* Begin Provided material *

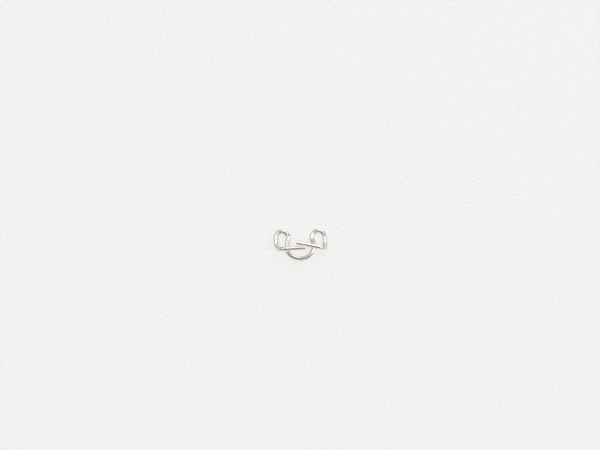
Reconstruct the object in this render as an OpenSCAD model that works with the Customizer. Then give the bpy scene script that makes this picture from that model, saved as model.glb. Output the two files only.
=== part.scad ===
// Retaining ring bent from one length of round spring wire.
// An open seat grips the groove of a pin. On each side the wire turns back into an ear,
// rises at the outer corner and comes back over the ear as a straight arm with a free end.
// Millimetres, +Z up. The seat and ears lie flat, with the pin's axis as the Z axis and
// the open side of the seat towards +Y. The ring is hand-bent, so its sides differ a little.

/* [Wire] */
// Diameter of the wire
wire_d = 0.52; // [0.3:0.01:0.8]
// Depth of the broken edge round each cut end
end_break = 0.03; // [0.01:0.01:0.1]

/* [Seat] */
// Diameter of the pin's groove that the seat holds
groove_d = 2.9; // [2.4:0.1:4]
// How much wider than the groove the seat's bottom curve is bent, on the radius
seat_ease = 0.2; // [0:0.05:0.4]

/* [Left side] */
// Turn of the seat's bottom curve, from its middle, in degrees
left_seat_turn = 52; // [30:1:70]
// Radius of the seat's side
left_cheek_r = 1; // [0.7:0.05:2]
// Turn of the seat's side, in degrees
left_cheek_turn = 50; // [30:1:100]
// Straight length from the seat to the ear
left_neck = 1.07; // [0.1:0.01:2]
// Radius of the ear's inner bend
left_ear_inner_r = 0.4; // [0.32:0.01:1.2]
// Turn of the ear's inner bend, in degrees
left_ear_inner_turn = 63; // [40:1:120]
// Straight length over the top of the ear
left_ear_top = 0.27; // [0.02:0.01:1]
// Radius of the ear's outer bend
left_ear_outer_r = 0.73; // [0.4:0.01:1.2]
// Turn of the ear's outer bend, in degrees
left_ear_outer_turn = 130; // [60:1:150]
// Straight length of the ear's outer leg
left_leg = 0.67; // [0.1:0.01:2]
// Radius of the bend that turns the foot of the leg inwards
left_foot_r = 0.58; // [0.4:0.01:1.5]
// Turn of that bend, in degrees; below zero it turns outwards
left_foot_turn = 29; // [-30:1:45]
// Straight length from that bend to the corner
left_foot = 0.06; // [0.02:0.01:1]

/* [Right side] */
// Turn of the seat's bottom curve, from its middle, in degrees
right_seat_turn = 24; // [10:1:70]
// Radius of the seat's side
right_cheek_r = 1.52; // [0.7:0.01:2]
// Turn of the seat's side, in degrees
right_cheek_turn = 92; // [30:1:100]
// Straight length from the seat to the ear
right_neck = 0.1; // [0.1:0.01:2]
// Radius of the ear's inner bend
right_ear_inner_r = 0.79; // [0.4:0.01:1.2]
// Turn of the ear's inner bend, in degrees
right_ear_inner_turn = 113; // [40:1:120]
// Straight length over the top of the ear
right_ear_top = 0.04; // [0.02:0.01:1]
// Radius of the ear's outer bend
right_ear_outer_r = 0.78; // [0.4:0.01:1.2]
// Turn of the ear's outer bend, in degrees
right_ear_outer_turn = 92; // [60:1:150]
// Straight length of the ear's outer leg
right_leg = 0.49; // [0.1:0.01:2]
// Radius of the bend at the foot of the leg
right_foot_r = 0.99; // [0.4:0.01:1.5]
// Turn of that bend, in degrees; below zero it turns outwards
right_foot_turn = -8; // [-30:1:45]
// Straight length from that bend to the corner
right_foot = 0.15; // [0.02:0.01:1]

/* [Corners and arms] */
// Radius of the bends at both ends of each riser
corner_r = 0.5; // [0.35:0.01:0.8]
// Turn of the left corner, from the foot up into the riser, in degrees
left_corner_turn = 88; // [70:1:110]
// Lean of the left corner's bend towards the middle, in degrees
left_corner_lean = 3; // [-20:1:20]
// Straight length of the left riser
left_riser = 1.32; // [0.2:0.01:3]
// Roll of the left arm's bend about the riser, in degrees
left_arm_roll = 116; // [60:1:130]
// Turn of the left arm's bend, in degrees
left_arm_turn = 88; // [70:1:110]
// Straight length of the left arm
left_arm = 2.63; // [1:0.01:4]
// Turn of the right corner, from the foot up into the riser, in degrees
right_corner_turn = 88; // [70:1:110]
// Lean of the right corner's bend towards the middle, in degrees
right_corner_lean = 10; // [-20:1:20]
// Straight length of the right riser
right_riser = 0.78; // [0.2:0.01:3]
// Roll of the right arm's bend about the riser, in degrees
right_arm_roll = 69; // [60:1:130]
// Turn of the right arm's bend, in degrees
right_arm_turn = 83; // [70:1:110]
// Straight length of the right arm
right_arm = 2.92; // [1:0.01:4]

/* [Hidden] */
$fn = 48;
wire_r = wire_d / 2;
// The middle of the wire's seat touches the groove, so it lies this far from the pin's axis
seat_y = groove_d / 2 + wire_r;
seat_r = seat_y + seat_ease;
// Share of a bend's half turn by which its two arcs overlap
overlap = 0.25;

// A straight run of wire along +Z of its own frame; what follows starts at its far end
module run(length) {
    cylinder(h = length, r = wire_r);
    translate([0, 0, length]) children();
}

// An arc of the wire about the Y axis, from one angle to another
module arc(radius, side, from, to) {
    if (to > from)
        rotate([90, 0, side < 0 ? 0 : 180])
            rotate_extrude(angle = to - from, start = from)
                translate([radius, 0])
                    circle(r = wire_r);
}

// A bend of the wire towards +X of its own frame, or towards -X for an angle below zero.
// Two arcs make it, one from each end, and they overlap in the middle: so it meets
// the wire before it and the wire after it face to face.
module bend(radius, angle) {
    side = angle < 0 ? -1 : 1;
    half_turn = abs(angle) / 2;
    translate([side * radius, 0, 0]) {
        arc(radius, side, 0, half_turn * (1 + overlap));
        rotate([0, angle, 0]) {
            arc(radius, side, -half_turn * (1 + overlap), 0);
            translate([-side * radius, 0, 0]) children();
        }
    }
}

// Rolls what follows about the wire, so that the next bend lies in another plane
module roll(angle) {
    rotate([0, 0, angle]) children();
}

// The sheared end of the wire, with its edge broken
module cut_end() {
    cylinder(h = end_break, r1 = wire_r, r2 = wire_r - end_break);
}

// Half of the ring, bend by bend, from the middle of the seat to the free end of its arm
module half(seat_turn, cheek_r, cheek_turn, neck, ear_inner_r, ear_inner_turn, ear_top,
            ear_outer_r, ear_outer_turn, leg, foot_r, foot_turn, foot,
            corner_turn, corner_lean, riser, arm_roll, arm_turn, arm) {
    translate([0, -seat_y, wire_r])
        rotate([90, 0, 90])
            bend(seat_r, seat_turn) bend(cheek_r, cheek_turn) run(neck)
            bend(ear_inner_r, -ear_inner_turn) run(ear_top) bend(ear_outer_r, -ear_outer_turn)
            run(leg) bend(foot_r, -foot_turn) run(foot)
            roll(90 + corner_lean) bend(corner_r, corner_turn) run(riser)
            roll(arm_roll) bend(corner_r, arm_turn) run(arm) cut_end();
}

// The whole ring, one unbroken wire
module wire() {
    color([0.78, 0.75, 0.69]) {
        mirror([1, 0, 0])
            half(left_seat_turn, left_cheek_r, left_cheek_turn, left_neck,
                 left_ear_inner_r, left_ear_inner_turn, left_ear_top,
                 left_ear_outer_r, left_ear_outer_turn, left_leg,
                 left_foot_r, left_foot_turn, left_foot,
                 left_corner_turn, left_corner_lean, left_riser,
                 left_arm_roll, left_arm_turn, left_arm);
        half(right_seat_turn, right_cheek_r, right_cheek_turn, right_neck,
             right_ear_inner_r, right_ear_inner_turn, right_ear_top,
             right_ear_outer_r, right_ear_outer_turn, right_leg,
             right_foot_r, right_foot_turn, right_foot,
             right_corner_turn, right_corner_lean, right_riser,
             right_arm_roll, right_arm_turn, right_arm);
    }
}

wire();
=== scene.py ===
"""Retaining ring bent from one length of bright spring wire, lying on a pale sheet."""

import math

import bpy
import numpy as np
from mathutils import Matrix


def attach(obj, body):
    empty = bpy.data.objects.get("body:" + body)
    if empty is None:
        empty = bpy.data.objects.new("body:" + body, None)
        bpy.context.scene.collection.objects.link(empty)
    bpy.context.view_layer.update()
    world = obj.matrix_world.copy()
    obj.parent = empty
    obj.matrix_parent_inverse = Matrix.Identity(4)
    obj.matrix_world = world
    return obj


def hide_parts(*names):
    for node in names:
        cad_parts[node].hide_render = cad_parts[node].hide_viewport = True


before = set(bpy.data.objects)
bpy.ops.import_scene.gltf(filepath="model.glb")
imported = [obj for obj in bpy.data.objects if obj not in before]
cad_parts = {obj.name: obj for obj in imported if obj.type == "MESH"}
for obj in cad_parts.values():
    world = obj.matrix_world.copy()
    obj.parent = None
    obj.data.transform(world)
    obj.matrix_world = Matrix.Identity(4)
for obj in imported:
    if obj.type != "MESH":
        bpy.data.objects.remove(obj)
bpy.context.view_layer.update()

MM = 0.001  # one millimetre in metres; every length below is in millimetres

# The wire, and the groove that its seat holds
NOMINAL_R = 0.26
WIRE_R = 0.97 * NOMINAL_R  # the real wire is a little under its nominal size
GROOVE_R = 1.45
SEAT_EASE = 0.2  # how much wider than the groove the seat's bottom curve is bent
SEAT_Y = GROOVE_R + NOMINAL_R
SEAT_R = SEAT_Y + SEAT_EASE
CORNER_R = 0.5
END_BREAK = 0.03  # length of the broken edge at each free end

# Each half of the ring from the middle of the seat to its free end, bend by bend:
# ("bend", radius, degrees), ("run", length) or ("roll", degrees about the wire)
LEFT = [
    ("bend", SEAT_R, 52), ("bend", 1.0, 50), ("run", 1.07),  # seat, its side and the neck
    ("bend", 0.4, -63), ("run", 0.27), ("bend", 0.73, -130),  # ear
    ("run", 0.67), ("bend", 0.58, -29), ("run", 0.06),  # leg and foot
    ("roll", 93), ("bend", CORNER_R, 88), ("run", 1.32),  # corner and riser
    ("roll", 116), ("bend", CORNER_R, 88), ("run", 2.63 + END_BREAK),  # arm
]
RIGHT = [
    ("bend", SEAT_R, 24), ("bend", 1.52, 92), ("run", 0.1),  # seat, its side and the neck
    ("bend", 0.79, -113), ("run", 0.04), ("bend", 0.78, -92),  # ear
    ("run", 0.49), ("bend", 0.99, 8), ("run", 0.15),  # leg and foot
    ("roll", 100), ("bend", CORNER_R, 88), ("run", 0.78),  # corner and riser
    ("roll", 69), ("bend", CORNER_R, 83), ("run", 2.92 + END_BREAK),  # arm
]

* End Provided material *

### Objective:
Give again only the lines that run from the line with "one unbroken wire" to the line with "bpy.data.objects.remove(obj)". Include both of those lines exactly as written.

### In response:
// The whole ring, one unbroken wire
module wire() {
    color([0.78, 0.75, 0.69]) {
        mirror([1, 0, 0])
            half(left_seat_turn, left_cheek_r, left_cheek_turn, left_neck,
                 left_ear_inner_r, left_ear_inner_turn, left_ear_top,
                 left_ear_outer_r, left_ear_outer_turn, left_leg,
                 left_foot_r, left_foot_turn, left_foot,
                 left_corner_turn, left_corner_lean, left_riser,
                 left_arm_roll, left_arm_turn, left_arm);
        half(right_seat_turn, right_cheek_r, right_cheek_turn, right_neck,
             right_ear_inner_r, right_ear_inner_turn, right_ear_top,
             right_ear_outer_r, right_ear_outer_turn, right_leg,
             right_foot_r, right_foot_turn, right_foot,
             right_corner_turn, right_corner_lean, right_riser,
             right_arm_roll, right_arm_turn, right_arm);
    }
}

wire();
=== scene.py ===
"""Retaining ring bent from one length of bright spring wire, lying on a pale sheet."""

import math

import bpy
import numpy as np
from mathutils import Matrix


def attach(obj, body):
    empty = bpy.data.objects.get("body:" + body)
    if empty is None:
        empty = bpy.data.objects.new("body:" + body, None)
        bpy.context.scene.collection.objects.link(empty)
    bpy.context.view_layer.update()
    world = obj.matrix_world.copy()
    obj.parent = empty
    obj.matrix_parent_inverse = Matrix.Identity(4)
    obj.matrix_world = world
    return obj


def hide_parts(*names):
    for node in names:
        cad_parts[node].hide_render = cad_parts[node].hide_viewport = True


before = set(bpy.data.objects)
bpy.ops.import_scene.gltf(filepath="model.glb")
imported = [obj for obj in bpy.data.objects if obj not in before]
cad_parts = {obj.name: obj for obj in imported if obj.type == "MESH"}
for obj in cad_parts.values():
    world = obj.matrix_world.copy()
    obj.parent = None
    obj.data.transform(world)
    obj.matrix_world = Matrix.Identity(4)
for obj in imported:
    if obj.type != "MESH":
        bpy.data.objects.remove(obj)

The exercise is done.